* _The task_
In full and without alteration, repeat the material.

* _Stored data_
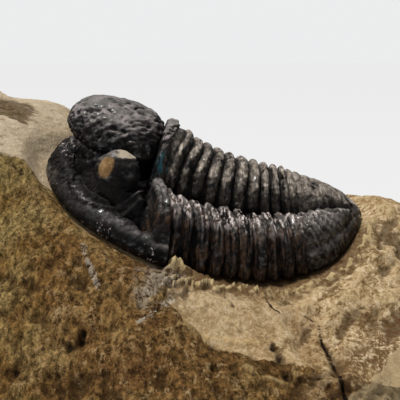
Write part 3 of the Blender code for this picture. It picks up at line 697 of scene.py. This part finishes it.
# of the smooth skin's: its lumps, more where it is layered, less on the ledge; its grit
SKIN_LUMPS, LAYERED_LUMPS, LEDGE_LUMPS, SKIN_GRIT = 0.18, 0.16, 0.14, 0.05
BED_RELIEF, SPLINTER_RELIEF, LAYERED_GRIT, SHOULDER_LUMPS = 0.30, 0.22, 0.06, 0.8
BED_SPACING, FINE_BED_SPACING = 1.7, 0.6
# the jagged crust beside the shell: its distance from the margin, width and height; the height of
# the sill within it and the depth of the furrow outside it
CREST_GAP, CREST_WIDTH, CREST_HEIGHT, SILL, FURROW_BY_CREST = 1.7, 0.20, 0.42, 0.16, 0.22
# the cuts: depth and width of the cracks and pits; the pale ridges' height and width
CRACK_DEPTH, CRACK_WIDTH, PIT_DEPTH, PIT_WIDTH = 0.3, 0.14, 0.45, 0.3
PALE_RIDGE_HEIGHT, PALE_RIDGE_WIDTH, SCAR_RIM = 0.2, 0.12, 0.12
# the flat facet low on the right: x and z of a point on its upper edge, that edge's weights for x
# and z and their length, and the y that bounds it
FACET_POINT, FACET_SLOPE, FACET_LENGTH, FACET_END = (13.3, 6.3), (1.7, 4.0), 4.35, -11.5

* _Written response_
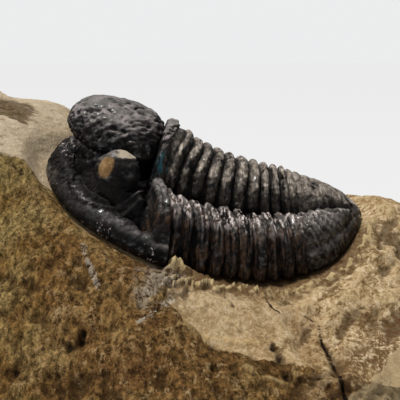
Write part 3 of the Blender code for this picture. It picks up at line 697 of scene.py. This part finishes it.
# of the smooth skin's: its lumps, more where it is layered, less on the ledge; its grit
SKIN_LUMPS, LAYERED_LUMPS, LEDGE_LUMPS, SKIN_GRIT = 0.18, 0.16, 0.14, 0.05
BED_RELIEF, SPLINTER_RELIEF, LAYERED_GRIT, SHOULDER_LUMPS = 0.30, 0.22, 0.06, 0.8
BED_SPACING, FINE_BED_SPACING = 1.7, 0.6
# the jagged crust beside the shell: its distance from the margin, width and height; the height of
# the sill within it and the depth of the furrow outside it
CREST_GAP, CREST_WIDTH, CREST_HEIGHT, SILL, FURROW_BY_CREST = 1.7, 0.20, 0.42, 0.16, 0.22
# the cuts: depth and width of the cracks and pits; the pale ridges' height and width
CRACK_DEPTH, CRACK_WIDTH, PIT_DEPTH, PIT_WIDTH = 0.3, 0.14, 0.45, 0.3
PALE_RIDGE_HEIGHT, PALE_RIDGE_WIDTH, SCAR_RIM = 0.2, 0.12, 0.12
# the flat facet low on the right: x and z of a point on its upper edge, that edge's weights for x
# and z and their length, and the y that bounds it
FACET_POINT, FACET_SLOPE, FACET_LENGTH, FACET_END = (13.3, 6.3), (1.7, 4.0), 4.35, -11.5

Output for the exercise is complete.